Proposed projects must:
- Target U.S. small businesses as customers or end users
- Be implemented in the U.S.
- Solve critical and systemic challenges to small business financial health
- Must be in the prototyping or early testing phase; solutions may be piloted with users but should not yet be deployed at scale.
- Includes a digital tool or platform (not solely training or mentorship)
Organizational eligibility
The Mastercard Strive USA 2025 Innovation Fund is open to any organization developing innovations for small business financial health including nonprofits, CDFIs, credit unions, universities, and for-profit companies that is registered in the U.S. We will also encourage applications from coalitions of partners working on a specific financial health innovation (e.g., a fintech-CDFI partnership).
We recognize the scope of this innovation fund will naturally attract fintechs and other private sector companies developing distinct products for commercial markets. However, grant funds cannot support the development of products intended solely for commercial use.
All applicants must demonstrate a clear commitment to public benefit by selecting one or more of the following pathways:
Pathway 1: Mission-Driven Implementation. The applicant either operates as a mission-driven organization (nonprofit, CDFI, credit union, university) OR partners with such an organization to co-develop, implement, or distribute the innovation to serve their constituencies.
Pathway 2: Open Source Development. The applicant will release all or core components of the technology, algorithms, and methodologies under open source licenses (such as Apache 2.0, MIT, or GPL) that allow free use, modification, and distribution by others in the ecosystem.
Pathway 3: Public Benefit Licensing. The applicant commits to licensing the innovation at cost or for free to nonprofits, CDFIs, and organizations focused specifically on serving low-to-moderate income small businesses.
Pathway 4: Alternative Public Benefit Approach. The applicant proposes an alternative pathway that ensures meaningful public benefit and broad ecosystem access. Proposals must be specific and measurable as well as demonstrate comparable public benefit to the above pathways. Generic commitments to "help small businesses" will not be considered sufficient.
Applicants must:
- Comply with US sanctions, laws, and regulations, including data and privacy regulations.
- Be registered and operational, demonstrating at least 1 year of legal and ethical operations and commendable performance.
- Be compliant with all applicable laws, including adhering to fundamental human rights and all international and US labor standards.
- Be fully compliant with business licensing, taxation, employee, and other regulations in all countries of operation.
- Be financially healthy with adequate reporting systems.
- Have no involvement in unethical activities such as arms production or tobacco.
- Comply with the terms and conditions of funding.
Benefits
Mastercard Strive and Mastercard expertise
Mentorship from best-in-class experts relevant to their innovation
Opportunities for exposure and publicity in collaboration with Mastercard and Mastericard Strive
Selection criteria
1. Solution
- Does the applicant articulate a specific problem and compelling need for their solution?

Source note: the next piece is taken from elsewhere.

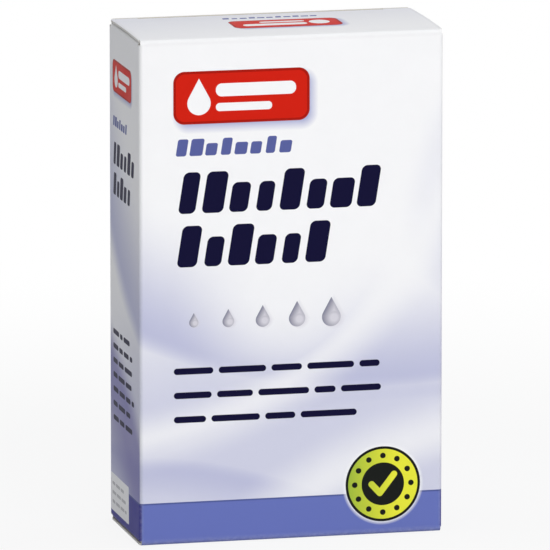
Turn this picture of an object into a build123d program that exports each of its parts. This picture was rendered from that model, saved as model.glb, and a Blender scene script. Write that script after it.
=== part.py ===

- Is the solution innovative, offering a novel approach or significant improvement over existing alternatives?
- Is the technical solution well-designed, feasible, and appropriate for the target user base?
Selection criteria
2. Impact
- How effectively will this innovation reach and benefit small businesses, particularly those in underserved communities?
- Does the chosen public benefit pathway have the potential to create meaningful, lasting value for the broader ecosystem beyond the applicant organization?
- What is the potential for other organizations to adopt, adapt, or build upon this innovation?
Selection criteria
3. Feasibility
- Does the team demonstrate the necessary expertise, experience, and track record to successfully develop and implement this innovation?
- Is the solution at an appropriate stage where grant funding could meaningfully accelerate development and deployment?
- Does the project have the potential to scale beyond the grant period or catalyze capital from alternative sources following the end of the grant?